A number of other studies looked at whether granting options below the executive level was worth the dilution involved. These studies divided the samples solely into options granted to the top five executives and options granted to everyone else. That category could be a few more managers or everyone, so these data do not clearly address the issue of whether truly broad-based plans are effective. The studies have come to mixed results.
The one major study of private firms is the Hand study referenced above. It found that granting options deeply into the organization to most or all employees is a more efficient strategy for investors than granting them more narrowly.

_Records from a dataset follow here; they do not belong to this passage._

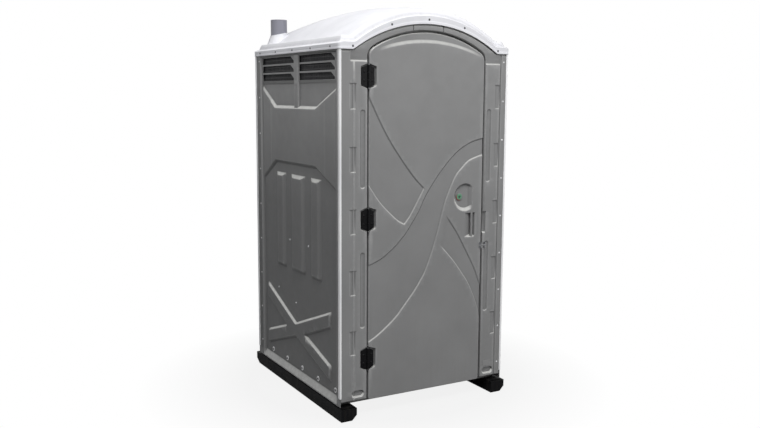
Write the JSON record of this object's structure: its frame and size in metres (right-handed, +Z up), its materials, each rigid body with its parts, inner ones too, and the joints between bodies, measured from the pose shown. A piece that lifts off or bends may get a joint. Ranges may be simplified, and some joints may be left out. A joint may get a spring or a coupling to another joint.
{
  "type": "portable toilet cabin",
  "caption": "Free-standing toilet cabin on skids: formed grey walls, vaulted white roof with vent pipe, hinged door with sliding latch, and tank, seat, urinal and paper holder inside.",
  "frame": {"origin": "on the ground, midway between the skids and midway between the front and the back", "axes": "-Y out of the door side, +X to the right of someone facing the door, +Z up"},
  "size_m": [1.135, 1.28, 2.333],
  "materials": {
    "grey_shell": "moulded, satin",
    "white_shell": "moulded, soft gloss",
    "black_plastic": "moulded, matte",
    "hinge_black": "moulded, satin",
    "steel": "plated",
    "white_rivet": "painted",
    "washer_white": "moulded",
    "pipe_grey": "extruded, satin",
    "screen_dark": "perforated sheet",
    "tank_grey": "moulded, satin",
    "seat_black": "moulded, soft gloss",
    "drain_grey": "extruded",
    "holder_grey": "moulded",
    "paper": "soft tissue",
    "latch_black": "moulded, satin",
    "indicator": "two-colour moulding",
    "plate": "blank plate"
  },
  "bodies": {
    "cabin": {"skid_left": "black_plastic", "skid_right": "black_plastic", "skid_bolts": "steel", "base_deck": "black_plastic", "wall_left": "grey_shell", "wall_right": "grey_shell", "wall_back": "grey_shell", "corner_post_front_left": "white_shell", "corner_post_back_left": "white_shell", "corner_post_front_right": "white_shell", "corner_post_back_right": "white_shell", "front_frame_left": "grey_shell", "front_frame_right": "grey_shell", "header_joint": "grey_shell", "roof": "white_shell", "vent_pipe": "pipe_grey", "vent_collar": "pipe_grey", "vent_screen_left": "screen_dark", "vent_screen_right": "screen_dark", "vent_screen_back": "screen_dark", "waste_tank": "tank_grey", "tank_cover": "tank_grey", "seat_hinge_pin": "steel", "urinal": "tank_grey", "urinal_drain": "drain_grey", "paper_bracket": "holder_grey", "hinge_frame_leaf_1": "hinge_black", "hinge_frame_leaf_2": "hinge_black", "hinge_frame_leaf_3": "hinge_black", "hinge_pin_1": "steel", "hinge_pin_2": "steel", "hinge_pin_3": "steel", "hinge_screws_frame": "steel", "latch_keeper": "latch_black", "padlock_tab_frame": "steel", "frame_rivets": "white_rivet", "wall_rivets": "white_rivet", "roof_screws": "steel", "wall_bolts": "steel", "wall_washers": "washer_white", "wall_fasteners": "steel", "blank_plate": "plate"},
    "door": {"door_outer_skin": "grey_shell", "door_inner_skin": "grey_shell", "pull_handle": "grey_shell", "coat_hook": "steel", "hinge_door_leaf_1": "hinge_black", "hinge_door_leaf_2": "hinge_black", "hinge_door_leaf_3": "hinge_black", "hinge_screws_door": "steel", "latch_housing": "latch_black", "padlock_tab_door": "steel"},
    "latch": {"latch_knob": "latch_black", "indicator_disc": "indicator"},
    "bolt": {"latch_bolt": "latch_black"},
    "seat": {"seat": "seat_black"},
    "lid": {"seat_lid": "seat_black"},
    "spindle": {"paper_spindle": "holder_grey"},
    "roll_front": {"paper_roll_front": "paper"},
    "roll_rear": {"paper_roll_rear": "paper"}
  },
  "joints": [
    {"name": "door_hinge", "type": "hinge", "parent": "cabin", "child": "door", "pos_m": [-0.3815, -0.611, 1.13], "axis": [0, 0, -1], "range_deg": [0, 110]},
    {"name": "latch_turn", "type": "hinge", "parent": "door", "child": "latch", "pos_m": [0.235, -0.56, 1.225], "axis": [0, 1, 0], "range_deg": [0, 90]},
    {"name": "bolt_slide", "type": "slide", "parent": "door", "child": "bolt", "axis": [1, 0, 0], "range_m": [0, 0.032]},
    {"name": "seat_hinge", "type": "hinge", "parent": "cabin", "child": "seat", "pos_m": [0, 0.492, 0.562], "axis": [-1, 0, 0], "range_deg": [0, 96]},
    {"name": "lid_hinge", "type": "hinge", "parent": "cabin", "child": "lid", "pos_m": [0, 0.492, 0.562], "axis": [-1, 0, 0], "range_deg": [-98, 0]},
    {"name": "spindle_spin", "type": "hinge", "parent": "cabin", "child": "spindle", "pos_m": [-0.4675, 0.05, 0.8], "axis": [0, 1, 0], "continuous": true},
    {"name": "front_roll_spin", "type": "hinge", "parent": "spindle", "child": "roll_front", "pos_m": [-0.4675, -0.007, 0.8], "axis": [0, 1, 0], "continuous": true},
    {"name": "rear_roll_spin", "type": "hinge", "parent": "spindle", "child": "roll_rear", "pos_m": [-0.4675, 0.107, 0.8], "axis": [0, 1, 0], "continuous": true}
  ],
  "couplings": [
    {"joint": "bolt_slide", "follows": "latch_turn", "m_per_rad": 0.02037}
  ]
}
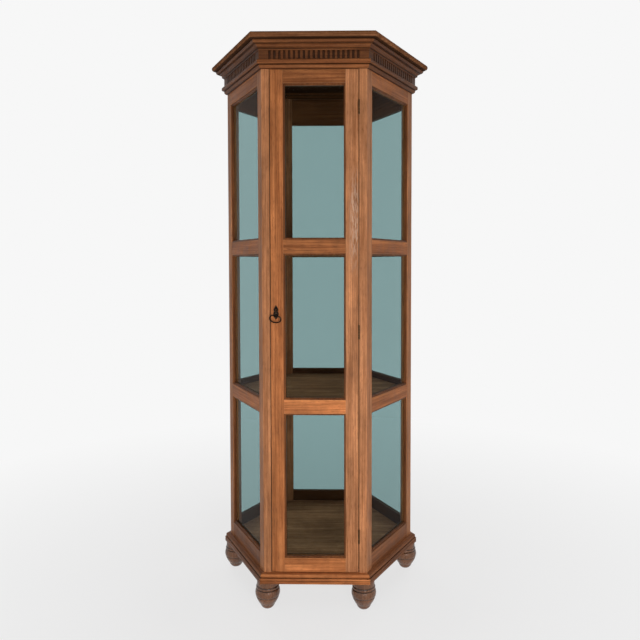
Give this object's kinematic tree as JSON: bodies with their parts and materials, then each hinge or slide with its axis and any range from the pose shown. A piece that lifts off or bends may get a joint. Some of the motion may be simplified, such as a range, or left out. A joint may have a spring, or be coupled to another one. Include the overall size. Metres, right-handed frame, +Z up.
{
  "type": "hexagonal display cabinet",
  "caption": "Free-standing hexagonal glazed display cabinet on turned feet, with shelves, a fluted frieze and cornice, a hinged glass door and a drop-ring pull.",
  "frame": {"origin": "on the floor, under the centre of the hexagon", "axes": "+Z up; the door faces -Y; +X to the right as seen from the front"},
  "size_m": [0.8178, 0.7082, 1.9245],
  "materials": {
    "case_wood": "worn waxed hardwood, straight upright grain",
    "cornice_wood": "darker waxed hardwood",
    "base_wood": "darker waxed hardwood, turned and moulded",
    "shelf_wood": "dull hardwood boards",
    "glass": "clear, slightly green at the edge",
    "dark_brass": "dark patina, worn brighter on the high spots",
    "lock_brass": "dull brass",
    "iron": "aged dark iron"
  },
  "bodies": {
    "case": {"post_front_left": "case_wood", "post_front_right": "case_wood", "post_right": "case_wood", "post_rear_right": "case_wood", "post_rear_left": "case_wood", "post_left": "case_wood", "top_rail_right_front": "case_wood", "top_rail_right_rear": "case_wood", "top_rail_rear": "case_wood", "top_rail_left_rear": "case_wood", "top_rail_left_front": "case_wood", "shelf_rails_right_front": "case_wood", "shelf_rails_right_rear": "case_wood", "shelf_rails_rear": "case_wood", "shelf_rails_left_rear": "case_wood", "shelf_rails_left_front": "case_wood", "bottom_rail_right_front": "case_wood", "bottom_rail_right_rear": "case_wood", "bottom_rail_rear": "case_wood", "bottom_rail_left_rear": "case_wood", "bottom_rail_left_front": "case_wood", "head_rail": "case_wood", "panes_right_front": "glass", "panes_right_rear": "glass", "panes_rear": "glass", "panes_left_rear": "glass", "panes_left_front": "glass", "case_glazing_beads": "case_wood", "floor_board": "shelf_wood", "lower_shelf": "shelf_wood", "upper_shelf": "shelf_wood", "shelf_bearers": "shelf_wood", "base_frame": "base_wood", "feet": "base_wood", "necking_moulding": "cornice_wood", "frieze": "cornice_wood", "crown_moulding": "cornice_wood", "top_board": "cornice_wood", "hinge_post_leaves": "iron", "hinge_pins": "iron", "case_screws": "iron", "strike_plate": "lock_brass"},
    "door": {"door_hinge_stile": "case_wood", "door_lock_stile": "case_wood", "door_top_rail": "case_wood", "door_upper_rail": "case_wood", "door_lower_rail": "case_wood", "door_bottom_rail": "case_wood", "door_pane_bottom": "glass", "door_pane_middle": "glass", "door_pane_top": "glass", "door_glazing_beads": "case_wood", "hinge_door_leaves": "iron", "door_screws": "iron", "lock_body": "lock_brass", "pull_plate": "dark_brass", "pull_eye": "dark_brass"},
    "ring": {"pull_ring": "dark_brass"},
    "bolt": {"lock_bolt": "lock_brass"}
  },
  "joints": [
    {"name": "door_hinge", "type": "hinge", "parent": "case", "child": "door", "pos_m": [0.14825, -0.30621, 0.9475], "axis": [0, 0, 1], "range_deg": [0, 180]},
    {"name": "ring_swing", "type": "hinge", "parent": "door", "child": "ring", "pos_m": [-0.1295, -0.31351, 0.99835], "axis": [-1, 0, 0], "range_deg": [-25, 85]},
    {"name": "bolt_throw", "type": "slide", "parent": "door", "child": "bolt", "axis": [-1, 0, 0], "range_m": [0, 0.007]}
  ]
}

| % of Private Companies Passing Through Full Voting Rights | 20% |
| % of Majority-Owned Private Companies Passing Through Full Voting Rights | 40% |
| Mean Allocation to Accounts, as a % of Payroll (Private Companies) | 8-10% |
| Mean Allocation to Accounts, as a % of Payroll (Public Companies) | 4-6% |
| Median Number of Employees, Private Companies | 125 |
| Mean Number of Employees, Private Companies | 1,460 |
| Median Number of Employees, Public Companies | 2,100 |
| Mean Number of Participants, Public Companies | 13,984 |
| Percentage of ESOPs That Are in Public Companies | 5% |
Data for this table were compiled from Ohio and Michigan studies, NCEO databases, and studies by Michael Conte at the University of Baltimore.